Open-Source in der Ethik
Die wirkliche Innovation – und die fehlte bei beiden Konferenzen – wäre eine Ethik, die den Umgang mit Daten und Technologien hinterfragt. Und zwar so, dass allen Bürgern die Vor- und Nachteile eingängig, und demokratisch verhandelte Regeln implementiert werden. Was sich in der Open-Source-Mentalität abzeichnet, ist ein anderes Denken, das nicht mehr auf Konkurrenz basiert, sondern auf gemeinsamer Entwicklung. Das können wir nutzen – für die Diskussion der Ethik neuer Technologien.

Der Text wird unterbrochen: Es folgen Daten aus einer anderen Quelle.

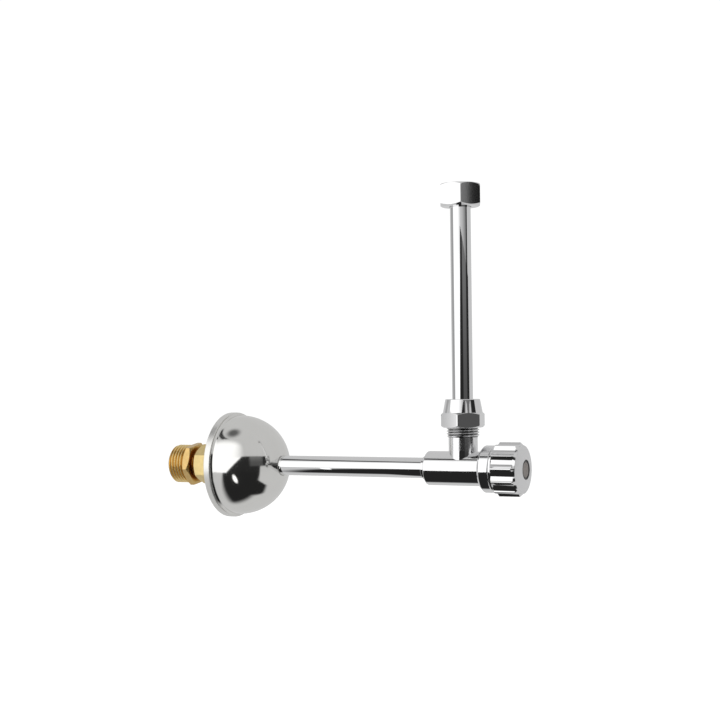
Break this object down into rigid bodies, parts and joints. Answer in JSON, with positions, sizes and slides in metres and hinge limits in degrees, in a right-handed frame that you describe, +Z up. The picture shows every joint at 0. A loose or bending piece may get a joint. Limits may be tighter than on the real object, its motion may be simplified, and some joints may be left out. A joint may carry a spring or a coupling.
{
  "type": "cistern tap",
  "caption": "Chromed angle tap on a wall supply tube, with a domed wall flange, a fluted knob and a riser tube ending in a union nut.",
  "frame": {"origin": "on the supply axis, at the shoulder behind the wall thread", "axes": "+X out of the wall along the supply tube, +Z up along the riser, metres"},
  "size_m": [0.2067, 0.0568, 0.1724],
  "materials": {
    "inlet_brass": "machined",
    "valve_brass": "machined",
    "chromed_tube": "polished",
    "chromed_casting": "polished",
    "chromed_nut": "polished",
    "chromed_knob": "polished, satin face",
    "flange_metal": "satin bright",
    "steel": "plain",
    "seal_rubber": "matt",
    "cap_plastic": "matt"
  },
  "bodies": {
    "tap": {"inlet_adaptor": "inlet_brass", "inlet_olive": "inlet_brass", "inlet_nut": "inlet_brass", "supply_tube": "chromed_tube", "valve_body": "chromed_casting", "headwork": "valve_brass", "headwork_seal": "seal_rubber", "spindle_clip": "steel", "outlet_nut": "chromed_nut", "outlet_olive": "valve_brass", "riser_tube": "chromed_tube", "union_washer": "seal_rubber"},
    "flange": {"wall_flange": "flange_metal"},
    "handle": {"spindle": "valve_brass", "spindle_seal_inner": "seal_rubber", "spindle_seal_outer": "seal_rubber", "knob": "chromed_knob", "knob_screw": "steel", "knob_cap": "cap_plastic"},
    "plunger": {"valve_plunger": "valve_brass", "tap_washer": "seal_rubber", "washer_screw": "valve_brass"},
    "riser_ring": {"union_ring": "valve_brass"},
    "riser_nut": {"union_nut": "chromed_nut"}
  },
  "joints": [
    {"name": "flange_slide", "type": "slide", "parent": "tap", "child": "flange", "axis": [1, 0, 0], "range_m": [-0.0252, 0.0825]},
    {"name": "handle_turn", "type": "hinge", "parent": "tap", "child": "handle", "pos_m": [0.163, 0, 0], "axis": [1, 0, 0], "range_deg": [0, 630]},
    {"name": "valve_lift", "type": "slide", "parent": "tap", "child": "plunger", "axis": [1, 0, 0], "range_m": [0, 0.00351]},
    {"name": "ring_slide", "type": "slide", "parent": "tap", "child": "riser_ring", "axis": [0, 0, 1], "range_m": [-0.095, 0]},
    {"name": "riser_nut_turn", "type": "hinge", "parent": "riser_ring", "child": "riser_nut", "pos_m": [0.163, 0, 0.137], "axis": [0, 0, 1], "continuous": true}
  ],
  "couplings": [
    {"joint": "valve_lift", "follows": "handle_turn", "m_per_rad": 0.0003183}
  ]
}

Einen Hinweis, was es dabei zu berücksichtigen gilt, gab die Technik bei MaketechX übrigens selbst. Die Kopfhörer, über die alle Reden und Gespräche auf der Bühne per Funk übertragen wurden, streikten in kurzen Abständen, dann erfüllte nur großes Rauschen die Ohren. Das nährte die Hoffnung etwas, dass auch den Allesmessern und Automatenmenschen die Übertragungsleistung gelang: Technik ist fehlbar.